Segundo os relatos, ela está respondendo à justiça em liberdade por uma decisão atribuída ao ministro do STF Gilmar Mendes.
Papeis da Receita, veiculados pelo blog O Cafezinho, mostraram que a Receita pilhara a Globo numa manobra em que a aquisição dos direitos da Copa foi tratada como investimento no exterior.  Com isso, a Globo não pagou o imposto devido no Brasil – e sim o do paraíso fiscal em que a falsa operação foi realizada, as Ilhas Virgens.
Em 2006, o valor que a Globo tinha que pagar batia em 615 milhões de reais.
Divulgado o caso, a Globo ignorou primeiro, tergiversou depois e só reconheceu o problema quando o UOL entrou em ação (para depois, misteriosamente, abandonar a história).
Numa nota, a empresa afirmou ter pago multa à Receita.
Mas então a fonte da Receita que passara a informação ao Cafezinho veio com uma nova bomba: disse que a Globo na verdade jamais pagou a multa e nem nada dos 615 milhões assinalados. “Se pagou, mostra o darf”, desafiou a fonte.
Darf é o recibo da Receita.
Como certos cadáveres de romances policiais, o darf da Globo jamais apareceu, e esta informação ficou limitada aos sites jornalísticos, o Diário incluído.
A grande mídia não compareceu a um assunto de claro, torrencial interesse público.
Considere.
Uma escola com uma área de 10 mil metros quadrados, e 5,2 mil metros quadrados de área construída, custa cerca de 4 milhões de reais. Este custo inclui 12 salas de aula, laboratórios multidisciplinares e de informática, salas de arte e de vídeo, biblioteca, auditório, praça central e quadra esportiva coberta.
Você poderia construir mais de 150 escolas públicas desta com a sonegação da Globo – naquele e apenas naquele episódio da Copa.
E então chegamos ao interesse público.
No Brasil, o sigilo fiscal é um desdobramento da proteção à intimidade.
A Constituição diz no artigo 5º, X: “São invioláveis a intimidade, a vida privada, a honra e a imagem das pessoas”. (Tudo aquilo que a mídia infringe constantemente contra seus adversários, e impunemente.)
Os tribunais, incluído o STF, entendem que este direito não é absoluto. O sigilo pode e deve ser rompido quando o caso é de “preponderante interesse público”.
“A proteção aos sigilos bancário e fiscal não é direito absoluto, sendo que os mesmos podem ser quebrados quando houver a prevalência do direito público sobre o privado, na apuração de fatos delituosos ou na instrução dos processos criminais, desde que a decisão esteja adequadamente fundamentada”, disse o STJ numa decisão.

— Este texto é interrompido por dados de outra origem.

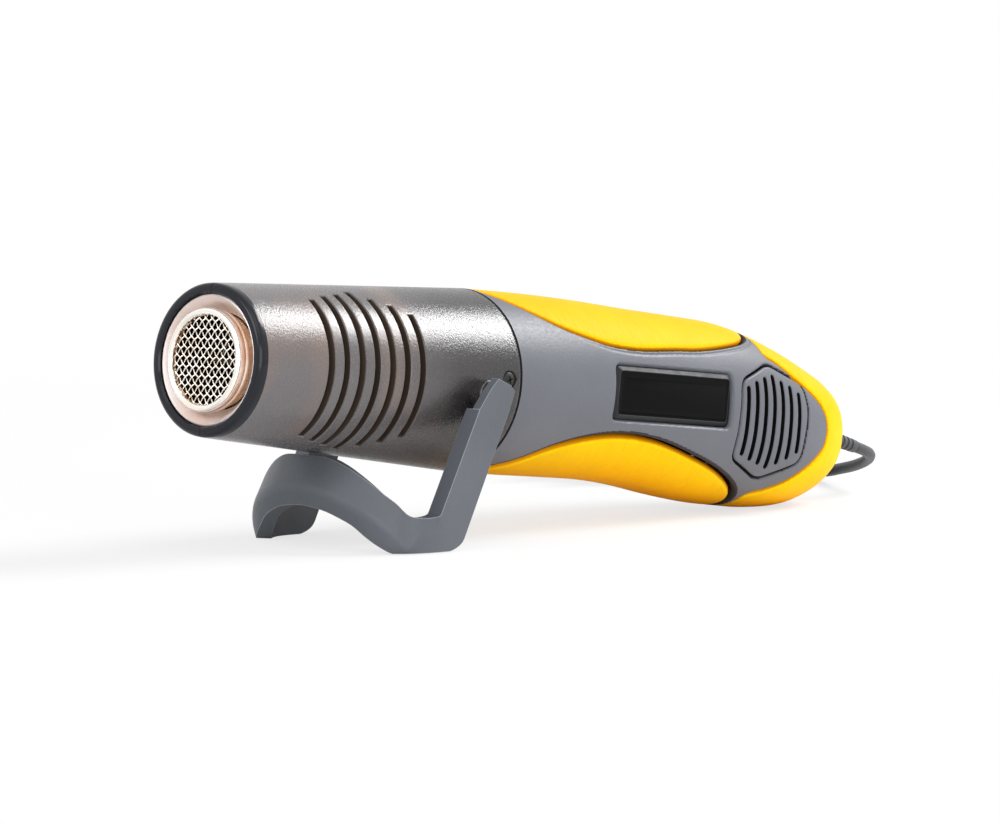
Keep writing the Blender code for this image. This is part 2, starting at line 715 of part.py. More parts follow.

O Ministério Público teria que pedir a quebra do sigilo no caso da Globo. Mas, pelo menos até aqui, não pediu – e este é um dos pontos que devem ser também devidamente esclarecidos.
Não que o MP não faça este tipo de coisa.
Eis um trecho de uma notícias no site do STJ: “No último mês de setembro, o ministro João Otávio de Noronha acatou parcialmente a manifestação do Ministério Público e retirou o sigilo, em parte, do Inquérito n. 681, que investiga denúncia de desvio de verbas públicas no estado do Amapá, fato esse apurado pela Polícia Federal na Operação Mãos Limpas.”
Ao acolher o pedido do Ministério Público, nesta fase de investigação, o ministro João Otávio ressaltou que, com a realização das buscas e apreensões e as prisões, o caso caiu em domínio público, “e a imprensa tem noticiado fatos com restrição de informações, o que enseja a distorção delas”.
Tudo isso – incluídas as distorções pela falta de informações oficiais – demandaria a quebra do sigilo fiscal neste caso da Globo.
Recentemente, quando o presidente do Bayern de Munique foi flagrado numa sonegação pelo uso de paraíso fiscal, o governo alemão explicou assim o rigor empregado (ele teve que pagar uma fiança de 15 milhões de reais para escapar da prisão): “Nenhum país pode funcionar quando as pessoas imaginam que podem fazer aquele tipo de coisa sem consequência.”
Neste particular, o que vale para a Alemanha vale – integralmente – para o Brasil.